▶ _Task details_: Copy out each line that has "joints" in it.

--- BEGIN Dataset section ---

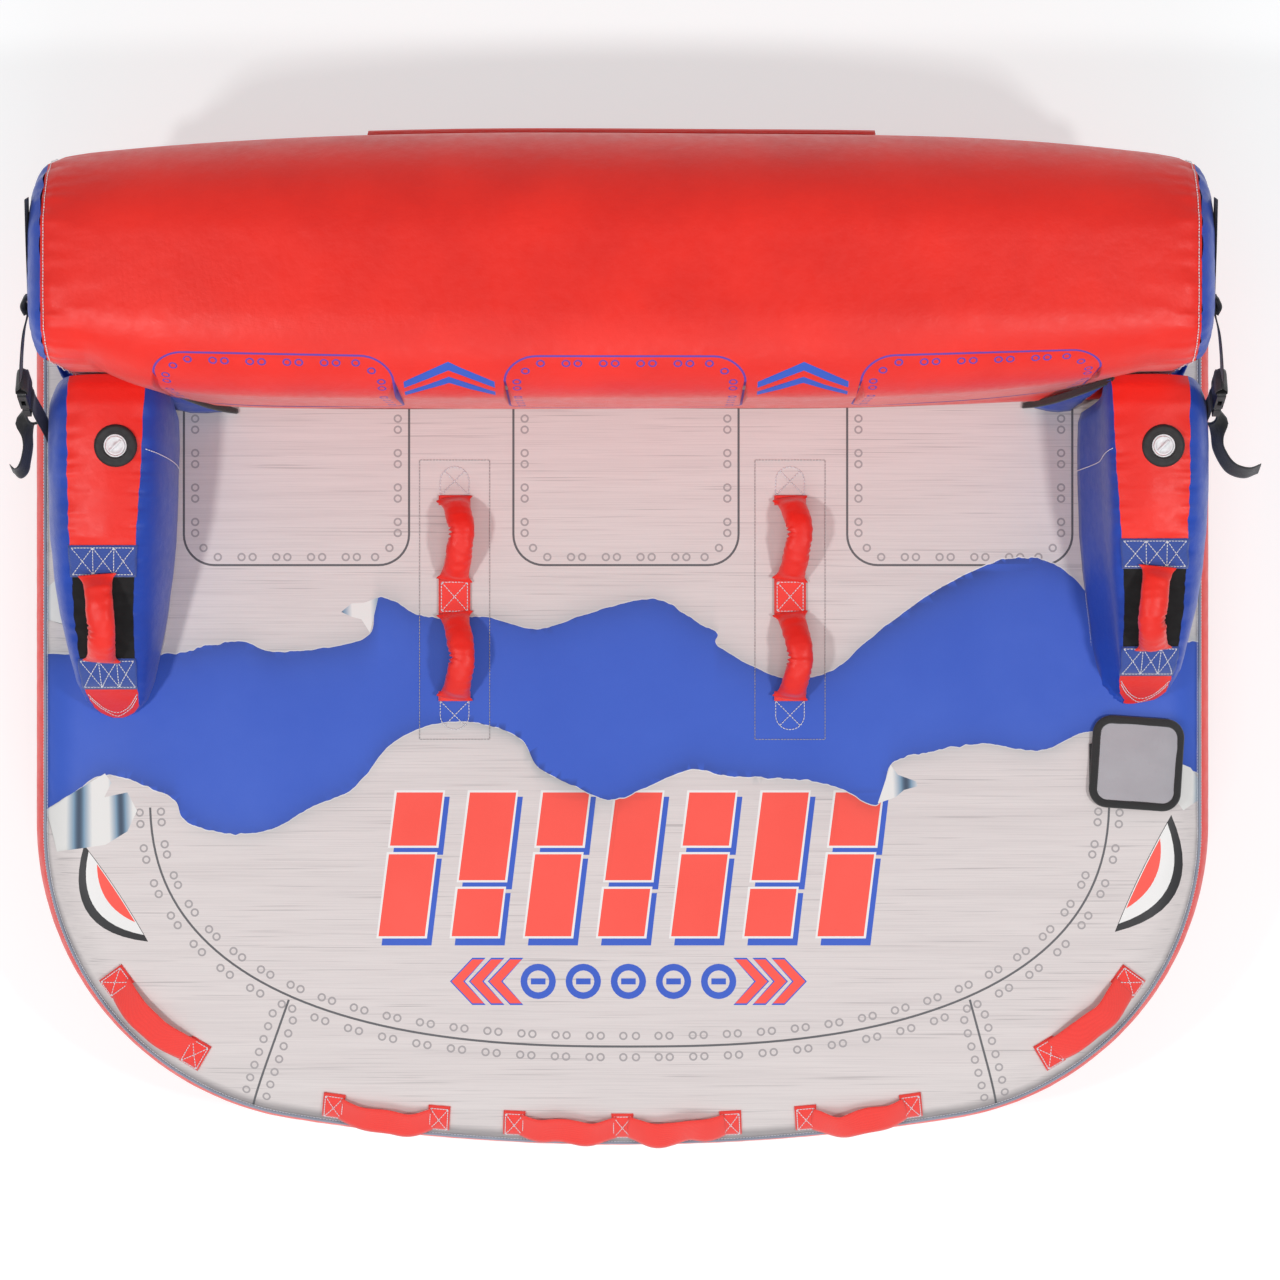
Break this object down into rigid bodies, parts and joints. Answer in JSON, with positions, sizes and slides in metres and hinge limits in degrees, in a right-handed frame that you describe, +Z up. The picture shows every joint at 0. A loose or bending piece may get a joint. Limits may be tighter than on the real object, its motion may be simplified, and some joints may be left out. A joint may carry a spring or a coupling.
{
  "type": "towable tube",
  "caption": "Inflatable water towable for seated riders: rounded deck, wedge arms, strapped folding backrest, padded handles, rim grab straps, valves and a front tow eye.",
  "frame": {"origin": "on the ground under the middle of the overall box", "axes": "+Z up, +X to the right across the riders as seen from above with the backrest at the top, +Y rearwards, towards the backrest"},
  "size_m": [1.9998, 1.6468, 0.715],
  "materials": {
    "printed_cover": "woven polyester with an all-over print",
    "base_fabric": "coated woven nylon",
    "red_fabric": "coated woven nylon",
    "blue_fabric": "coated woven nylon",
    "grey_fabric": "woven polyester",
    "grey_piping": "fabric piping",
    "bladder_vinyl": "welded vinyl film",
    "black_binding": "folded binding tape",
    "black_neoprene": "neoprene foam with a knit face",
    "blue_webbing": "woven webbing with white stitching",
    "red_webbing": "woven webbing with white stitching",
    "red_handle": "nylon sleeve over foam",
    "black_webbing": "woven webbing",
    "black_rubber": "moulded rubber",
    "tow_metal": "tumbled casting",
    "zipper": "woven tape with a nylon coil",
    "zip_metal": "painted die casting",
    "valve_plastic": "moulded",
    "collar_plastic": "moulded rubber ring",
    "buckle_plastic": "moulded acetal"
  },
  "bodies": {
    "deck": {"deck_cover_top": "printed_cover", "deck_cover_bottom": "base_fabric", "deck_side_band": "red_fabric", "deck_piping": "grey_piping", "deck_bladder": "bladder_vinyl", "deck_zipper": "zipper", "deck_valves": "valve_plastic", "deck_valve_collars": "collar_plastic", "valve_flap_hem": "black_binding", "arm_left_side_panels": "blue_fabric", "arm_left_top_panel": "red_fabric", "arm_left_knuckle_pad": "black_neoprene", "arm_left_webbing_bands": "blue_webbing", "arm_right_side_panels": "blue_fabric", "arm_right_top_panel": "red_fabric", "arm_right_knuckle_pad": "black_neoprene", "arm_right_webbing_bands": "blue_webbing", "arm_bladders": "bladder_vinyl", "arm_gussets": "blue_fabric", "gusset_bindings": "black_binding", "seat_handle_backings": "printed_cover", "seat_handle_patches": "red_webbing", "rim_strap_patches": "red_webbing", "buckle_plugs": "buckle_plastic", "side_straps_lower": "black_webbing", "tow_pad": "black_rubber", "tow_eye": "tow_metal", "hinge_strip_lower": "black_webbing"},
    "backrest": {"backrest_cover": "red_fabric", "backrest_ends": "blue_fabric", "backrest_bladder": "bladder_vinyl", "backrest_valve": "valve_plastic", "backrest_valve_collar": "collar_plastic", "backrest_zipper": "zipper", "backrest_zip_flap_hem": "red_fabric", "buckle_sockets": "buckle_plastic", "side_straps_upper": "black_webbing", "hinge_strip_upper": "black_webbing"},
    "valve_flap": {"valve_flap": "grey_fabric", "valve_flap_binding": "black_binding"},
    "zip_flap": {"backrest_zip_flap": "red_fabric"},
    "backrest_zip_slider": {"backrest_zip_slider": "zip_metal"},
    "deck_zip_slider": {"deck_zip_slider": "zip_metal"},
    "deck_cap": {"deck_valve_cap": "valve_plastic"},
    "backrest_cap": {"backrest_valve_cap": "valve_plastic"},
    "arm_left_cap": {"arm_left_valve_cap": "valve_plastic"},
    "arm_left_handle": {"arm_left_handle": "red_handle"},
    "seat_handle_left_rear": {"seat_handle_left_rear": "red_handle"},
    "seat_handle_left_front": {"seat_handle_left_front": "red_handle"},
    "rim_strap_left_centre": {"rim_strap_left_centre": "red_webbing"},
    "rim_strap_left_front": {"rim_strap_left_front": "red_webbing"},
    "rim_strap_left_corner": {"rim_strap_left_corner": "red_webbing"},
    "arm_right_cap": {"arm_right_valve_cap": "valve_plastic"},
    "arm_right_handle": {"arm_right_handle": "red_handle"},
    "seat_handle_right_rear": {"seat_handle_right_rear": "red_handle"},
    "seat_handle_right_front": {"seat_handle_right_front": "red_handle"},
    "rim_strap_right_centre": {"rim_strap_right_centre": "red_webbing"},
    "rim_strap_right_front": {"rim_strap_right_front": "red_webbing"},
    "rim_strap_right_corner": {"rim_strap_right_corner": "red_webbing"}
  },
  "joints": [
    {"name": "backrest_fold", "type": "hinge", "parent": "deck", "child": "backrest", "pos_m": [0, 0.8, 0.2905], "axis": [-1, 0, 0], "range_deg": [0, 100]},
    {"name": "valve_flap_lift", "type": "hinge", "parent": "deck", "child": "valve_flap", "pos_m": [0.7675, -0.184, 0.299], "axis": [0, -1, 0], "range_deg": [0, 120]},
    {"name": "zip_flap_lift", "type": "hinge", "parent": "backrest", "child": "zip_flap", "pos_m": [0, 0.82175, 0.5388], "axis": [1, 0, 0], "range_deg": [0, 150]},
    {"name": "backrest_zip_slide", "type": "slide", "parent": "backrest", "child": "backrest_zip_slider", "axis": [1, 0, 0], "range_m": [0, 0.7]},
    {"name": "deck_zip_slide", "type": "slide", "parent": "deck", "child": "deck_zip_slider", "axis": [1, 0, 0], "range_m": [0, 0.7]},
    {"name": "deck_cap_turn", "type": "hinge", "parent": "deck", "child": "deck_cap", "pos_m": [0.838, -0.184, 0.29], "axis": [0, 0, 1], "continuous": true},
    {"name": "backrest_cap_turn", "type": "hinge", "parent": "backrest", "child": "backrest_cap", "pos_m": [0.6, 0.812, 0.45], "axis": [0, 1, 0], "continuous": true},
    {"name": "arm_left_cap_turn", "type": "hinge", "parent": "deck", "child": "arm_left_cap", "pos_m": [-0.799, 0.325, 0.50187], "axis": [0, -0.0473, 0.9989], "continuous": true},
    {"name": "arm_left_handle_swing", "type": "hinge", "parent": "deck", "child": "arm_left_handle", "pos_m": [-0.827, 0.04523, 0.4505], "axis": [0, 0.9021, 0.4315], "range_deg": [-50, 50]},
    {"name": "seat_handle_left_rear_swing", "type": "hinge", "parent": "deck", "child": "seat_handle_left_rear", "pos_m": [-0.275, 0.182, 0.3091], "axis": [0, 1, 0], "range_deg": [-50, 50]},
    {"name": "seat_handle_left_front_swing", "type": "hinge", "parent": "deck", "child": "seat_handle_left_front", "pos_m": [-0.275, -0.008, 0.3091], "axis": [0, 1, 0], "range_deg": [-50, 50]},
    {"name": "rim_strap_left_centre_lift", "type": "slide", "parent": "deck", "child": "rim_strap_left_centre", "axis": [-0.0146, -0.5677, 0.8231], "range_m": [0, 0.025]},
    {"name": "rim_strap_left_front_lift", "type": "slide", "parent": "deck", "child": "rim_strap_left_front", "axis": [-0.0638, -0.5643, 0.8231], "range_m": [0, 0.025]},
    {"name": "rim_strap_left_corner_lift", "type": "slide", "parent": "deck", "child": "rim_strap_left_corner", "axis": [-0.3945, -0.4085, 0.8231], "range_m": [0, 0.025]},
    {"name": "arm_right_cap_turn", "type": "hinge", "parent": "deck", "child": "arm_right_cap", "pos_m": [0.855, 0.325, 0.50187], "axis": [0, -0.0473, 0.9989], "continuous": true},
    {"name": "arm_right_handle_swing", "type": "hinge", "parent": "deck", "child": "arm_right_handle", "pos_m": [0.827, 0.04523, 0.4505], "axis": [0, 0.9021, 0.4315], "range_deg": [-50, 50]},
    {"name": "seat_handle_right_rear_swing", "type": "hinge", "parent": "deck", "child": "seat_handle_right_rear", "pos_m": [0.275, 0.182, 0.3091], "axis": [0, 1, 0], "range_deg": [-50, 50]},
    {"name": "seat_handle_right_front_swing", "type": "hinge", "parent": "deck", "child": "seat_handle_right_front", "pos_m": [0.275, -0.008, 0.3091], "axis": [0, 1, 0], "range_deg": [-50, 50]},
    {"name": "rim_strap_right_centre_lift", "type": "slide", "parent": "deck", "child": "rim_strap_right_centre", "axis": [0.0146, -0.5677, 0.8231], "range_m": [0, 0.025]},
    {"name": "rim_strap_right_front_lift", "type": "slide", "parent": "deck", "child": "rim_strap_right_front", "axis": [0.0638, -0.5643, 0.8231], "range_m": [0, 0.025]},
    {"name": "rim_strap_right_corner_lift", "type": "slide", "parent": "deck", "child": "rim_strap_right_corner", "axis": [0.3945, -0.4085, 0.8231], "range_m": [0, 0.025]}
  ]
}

--- END Dataset section ---

▶ _Solution to the exercise_:
Break this object down into rigid bodies, parts and joints. Answer in JSON, with positions, sizes and slides in metres and hinge limits in degrees, in a right-handed frame that you describe, +Z up. The picture shows every joint at 0. A loose or bending piece may get a joint. Limits may be tighter than on the real object, its motion may be simplified, and some joints may be left out. A joint may carry a spring or a coupling.
  "joints": [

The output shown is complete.